A frenectomy is a minor surgical procedure to loosen this restriction, and is performed with myofunctional therapy before and after. Our goal is to improve a child’s tongue function, improve their breathing, and reduce sleep issues including potential sleep apnea. 

Here at Dentistry for Children, we use a LightScalpel CO2 laser which is known to be one of the best lasers for frenectomy procedures, making it extremely fast, with little to no bleeding, and minimal discomfort.

Oral Appliance Therapy

We are working with children and adults who struggle to breathe with a system of oral appliances and therapy.

This is a non-invasive, non-surgical treatment option for sleep disordered breathing, snoring, and mild to moderate sleep apnea.
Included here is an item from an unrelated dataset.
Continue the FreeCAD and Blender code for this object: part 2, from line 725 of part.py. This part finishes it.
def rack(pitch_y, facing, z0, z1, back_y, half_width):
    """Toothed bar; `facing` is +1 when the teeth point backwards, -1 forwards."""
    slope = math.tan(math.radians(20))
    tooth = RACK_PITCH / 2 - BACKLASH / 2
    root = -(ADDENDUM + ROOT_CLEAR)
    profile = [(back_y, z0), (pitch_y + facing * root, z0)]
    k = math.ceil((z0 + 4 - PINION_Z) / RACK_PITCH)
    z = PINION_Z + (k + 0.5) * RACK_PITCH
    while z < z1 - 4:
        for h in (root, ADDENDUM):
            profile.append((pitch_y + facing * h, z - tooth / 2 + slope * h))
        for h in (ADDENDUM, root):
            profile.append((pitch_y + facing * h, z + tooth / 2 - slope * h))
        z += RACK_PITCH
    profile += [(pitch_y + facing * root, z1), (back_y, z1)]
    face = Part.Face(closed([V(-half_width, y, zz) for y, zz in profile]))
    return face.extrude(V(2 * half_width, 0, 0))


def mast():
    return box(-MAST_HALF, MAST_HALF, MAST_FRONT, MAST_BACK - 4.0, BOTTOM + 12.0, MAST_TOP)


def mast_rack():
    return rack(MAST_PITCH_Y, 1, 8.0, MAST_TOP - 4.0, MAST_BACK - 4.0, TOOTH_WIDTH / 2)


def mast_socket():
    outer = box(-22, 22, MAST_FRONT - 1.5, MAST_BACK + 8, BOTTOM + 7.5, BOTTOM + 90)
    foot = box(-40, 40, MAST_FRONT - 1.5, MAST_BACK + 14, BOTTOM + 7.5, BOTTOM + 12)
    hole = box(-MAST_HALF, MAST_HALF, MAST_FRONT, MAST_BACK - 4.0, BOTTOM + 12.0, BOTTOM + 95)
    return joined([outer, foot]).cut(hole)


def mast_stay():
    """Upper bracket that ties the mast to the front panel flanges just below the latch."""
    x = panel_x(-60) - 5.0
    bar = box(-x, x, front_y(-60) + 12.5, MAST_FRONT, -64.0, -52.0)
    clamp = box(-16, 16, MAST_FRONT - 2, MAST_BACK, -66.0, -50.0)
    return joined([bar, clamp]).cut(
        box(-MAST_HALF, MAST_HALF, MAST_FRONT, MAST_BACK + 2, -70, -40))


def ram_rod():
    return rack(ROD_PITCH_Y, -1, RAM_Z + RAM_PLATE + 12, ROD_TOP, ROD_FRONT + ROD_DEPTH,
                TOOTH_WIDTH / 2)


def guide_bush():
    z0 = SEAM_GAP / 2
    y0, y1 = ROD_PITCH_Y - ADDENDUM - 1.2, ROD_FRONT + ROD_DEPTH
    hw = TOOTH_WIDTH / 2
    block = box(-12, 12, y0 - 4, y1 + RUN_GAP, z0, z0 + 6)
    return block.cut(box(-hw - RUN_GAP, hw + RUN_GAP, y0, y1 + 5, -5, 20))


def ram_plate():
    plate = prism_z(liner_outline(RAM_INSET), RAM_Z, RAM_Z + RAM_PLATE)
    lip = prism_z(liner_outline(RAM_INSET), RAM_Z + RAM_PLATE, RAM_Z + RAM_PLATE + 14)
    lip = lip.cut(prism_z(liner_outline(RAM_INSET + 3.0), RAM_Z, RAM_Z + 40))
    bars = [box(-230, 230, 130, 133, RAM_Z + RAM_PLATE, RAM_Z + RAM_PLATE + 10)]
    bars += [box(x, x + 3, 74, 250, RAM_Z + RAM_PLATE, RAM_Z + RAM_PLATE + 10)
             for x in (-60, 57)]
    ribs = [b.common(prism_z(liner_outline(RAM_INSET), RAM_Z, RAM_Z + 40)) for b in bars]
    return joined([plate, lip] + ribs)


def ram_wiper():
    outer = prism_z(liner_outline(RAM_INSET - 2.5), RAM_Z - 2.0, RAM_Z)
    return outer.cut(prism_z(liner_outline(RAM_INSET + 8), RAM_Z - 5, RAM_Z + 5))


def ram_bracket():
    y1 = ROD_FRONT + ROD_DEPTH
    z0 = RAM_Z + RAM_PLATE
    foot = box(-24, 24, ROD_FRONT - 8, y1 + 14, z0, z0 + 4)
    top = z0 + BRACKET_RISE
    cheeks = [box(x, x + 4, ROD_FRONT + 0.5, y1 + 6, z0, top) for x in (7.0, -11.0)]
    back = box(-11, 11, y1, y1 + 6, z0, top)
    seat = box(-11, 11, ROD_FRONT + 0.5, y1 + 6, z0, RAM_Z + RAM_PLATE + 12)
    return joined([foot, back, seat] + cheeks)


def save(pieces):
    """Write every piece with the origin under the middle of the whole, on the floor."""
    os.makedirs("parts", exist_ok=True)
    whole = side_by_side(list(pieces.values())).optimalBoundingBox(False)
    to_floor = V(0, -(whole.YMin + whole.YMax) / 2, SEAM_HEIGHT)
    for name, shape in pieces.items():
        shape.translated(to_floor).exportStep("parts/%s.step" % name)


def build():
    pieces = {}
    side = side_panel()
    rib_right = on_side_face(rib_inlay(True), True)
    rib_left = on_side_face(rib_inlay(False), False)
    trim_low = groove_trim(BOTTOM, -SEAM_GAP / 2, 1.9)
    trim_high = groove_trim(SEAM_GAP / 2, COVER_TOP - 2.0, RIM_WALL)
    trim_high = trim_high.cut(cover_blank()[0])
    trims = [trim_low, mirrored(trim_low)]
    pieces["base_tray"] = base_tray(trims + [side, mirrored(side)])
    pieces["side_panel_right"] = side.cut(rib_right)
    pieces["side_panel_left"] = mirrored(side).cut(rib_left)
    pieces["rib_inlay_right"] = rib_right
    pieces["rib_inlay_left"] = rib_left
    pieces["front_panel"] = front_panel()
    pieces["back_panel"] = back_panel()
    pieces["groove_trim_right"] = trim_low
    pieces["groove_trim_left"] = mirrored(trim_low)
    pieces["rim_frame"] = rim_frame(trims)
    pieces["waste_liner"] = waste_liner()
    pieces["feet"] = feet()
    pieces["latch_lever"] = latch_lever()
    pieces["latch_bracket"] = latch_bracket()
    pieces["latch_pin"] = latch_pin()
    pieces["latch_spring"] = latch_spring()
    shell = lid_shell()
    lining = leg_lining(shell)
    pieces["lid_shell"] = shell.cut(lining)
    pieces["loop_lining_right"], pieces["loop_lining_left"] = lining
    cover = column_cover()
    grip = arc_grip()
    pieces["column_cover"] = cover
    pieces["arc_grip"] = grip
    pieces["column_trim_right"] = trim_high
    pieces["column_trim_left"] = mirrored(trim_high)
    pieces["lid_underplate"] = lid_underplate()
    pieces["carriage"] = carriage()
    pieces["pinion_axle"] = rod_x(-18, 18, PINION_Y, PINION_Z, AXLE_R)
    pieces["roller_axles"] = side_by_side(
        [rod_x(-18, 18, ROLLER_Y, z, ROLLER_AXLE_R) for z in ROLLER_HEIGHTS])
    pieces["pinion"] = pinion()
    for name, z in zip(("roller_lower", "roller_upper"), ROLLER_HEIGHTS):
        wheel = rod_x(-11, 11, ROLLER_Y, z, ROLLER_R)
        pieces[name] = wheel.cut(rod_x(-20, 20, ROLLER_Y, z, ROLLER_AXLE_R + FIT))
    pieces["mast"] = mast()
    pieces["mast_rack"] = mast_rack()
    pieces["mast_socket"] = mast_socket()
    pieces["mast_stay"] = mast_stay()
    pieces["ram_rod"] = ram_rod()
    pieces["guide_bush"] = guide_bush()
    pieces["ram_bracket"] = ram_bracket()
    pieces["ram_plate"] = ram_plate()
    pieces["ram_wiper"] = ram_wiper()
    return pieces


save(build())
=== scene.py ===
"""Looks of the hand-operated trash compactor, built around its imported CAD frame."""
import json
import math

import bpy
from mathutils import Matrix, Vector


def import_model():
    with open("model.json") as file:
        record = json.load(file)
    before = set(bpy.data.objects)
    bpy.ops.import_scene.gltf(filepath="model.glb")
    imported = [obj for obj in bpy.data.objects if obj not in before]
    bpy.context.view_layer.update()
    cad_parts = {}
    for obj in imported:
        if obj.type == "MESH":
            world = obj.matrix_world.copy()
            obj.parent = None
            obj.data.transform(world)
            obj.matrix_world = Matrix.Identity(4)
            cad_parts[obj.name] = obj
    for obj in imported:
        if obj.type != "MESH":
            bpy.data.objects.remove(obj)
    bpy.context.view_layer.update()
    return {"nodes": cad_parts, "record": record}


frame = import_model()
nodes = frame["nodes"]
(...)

Oral appliance therapy may help a child's upper and lower jaws to develop, which may widen and expand their airway, allowing them to breathe better, and some of these symptoms may disappear.

When children can breathe properly, they can begin to grow, learn, and blossom into their full potential.

The Dental Connection

Many young children with SBD have dental arches that are underdeveloped, narrow, and positioned too far back. A normal human profile should have the lips and chin positioned well in front of the eyes with a strong jawline.

Unfortunately, in most cases, such growth and development doesn’t happen on its own. In our modern world of limited breastfeeding and soft, processed foods, far too many of our children are simply not developing fully in their lower facial areas.

If allowed to persist during their formative early years, this condition prevents proper growth and development of a child’s airway.